Now this gets complex because there’s been a lot of solid, investigative, and academic journalism and research that shows that there is a vigorous disinformation and intimidation campaign trying to confuse people, especially in America, about how solid the science is. You talk to any credible, established, professional climate scientists, and they will tell you that the basics of global warming are as solid as science ever gets. And that’s the way I cover it. And if I should find it different, I’d be immediately ready to change it. But I just keep covering it as an event.
I know that there’s all kinds of confusions about the story, partly because it’s so big. It’s unprecedented in its scale. It’s not the elephant in the room, it’s the elephant we’re all inside of. For example, conversations that I and a lot of my colleagues around the country have with our editors is—those of us in the field—are telling our editors, “Look, this isn’t, please don’t think of this as a weather story primarily, or an environment story primarily. It’s not. It’s primarily a security story and a finance story.” So there’s all kinds of new categories that the whole profession of journalism is having to come to understand."

What do you think is most missing from this dialogue about climate change?

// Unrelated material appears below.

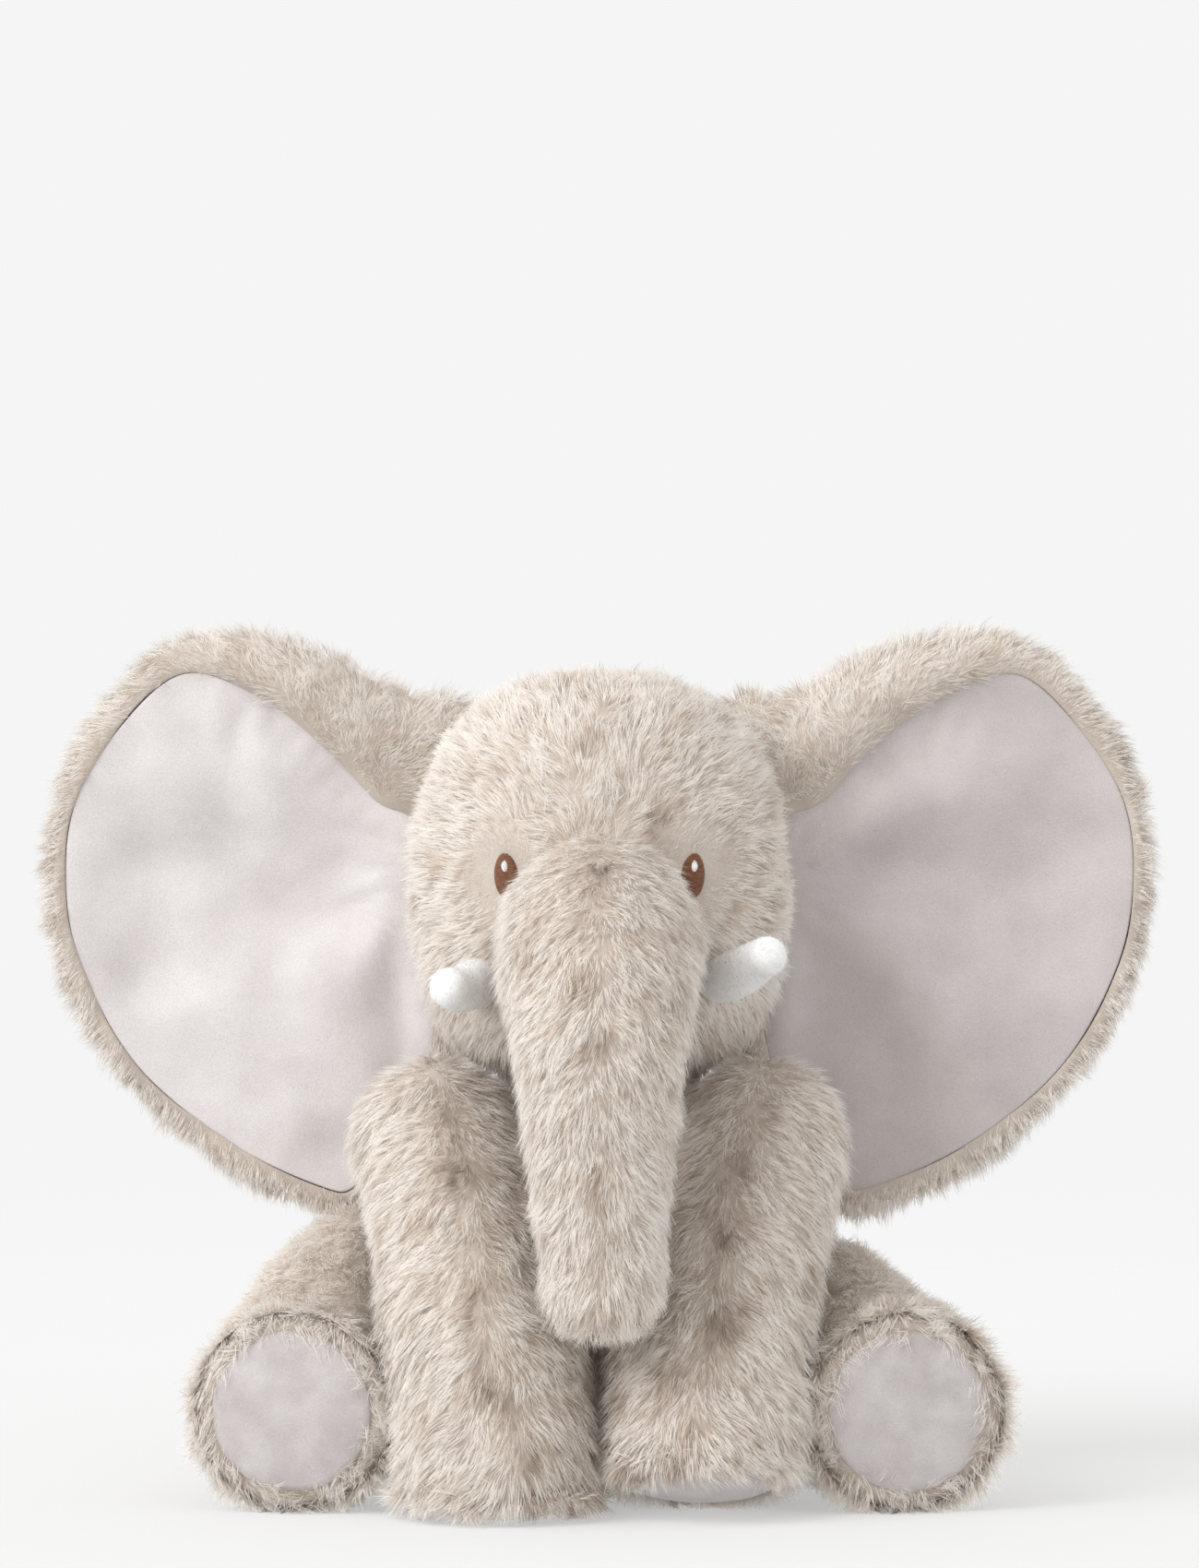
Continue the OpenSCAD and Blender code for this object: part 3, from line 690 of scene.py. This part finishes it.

"I’ve heard lately a number of colleagues and other academics say that, in America, what’s been missing is discussion of what the realities would be if we—what the economic realities would be—if the government and the society in general did try to tackle it and sort of plan it out. Now, in fact, there have been a number of studies done. Lord Nicholas Stern in Britain did a study about, ‘if the world did this, what percentage of GDP would have to be lost every year?’
Another thing that I personally feel is greatly missing in the United States from the discussion about what to do about global warming is a healthy, strong Republican and conservative voice in this. It seems—and I have no party identity myself; I make a point of not have any; I’m not an advocate to try to stop global warming, I’m just trying to report it—but my impression is that as long as one of the major political parties has a large faction trying to pretend that, or claim that, the problem isn’t significant or isn’t there, their voice is sorely missing from the real discussion that I would suspect we need in this country about what to do about it."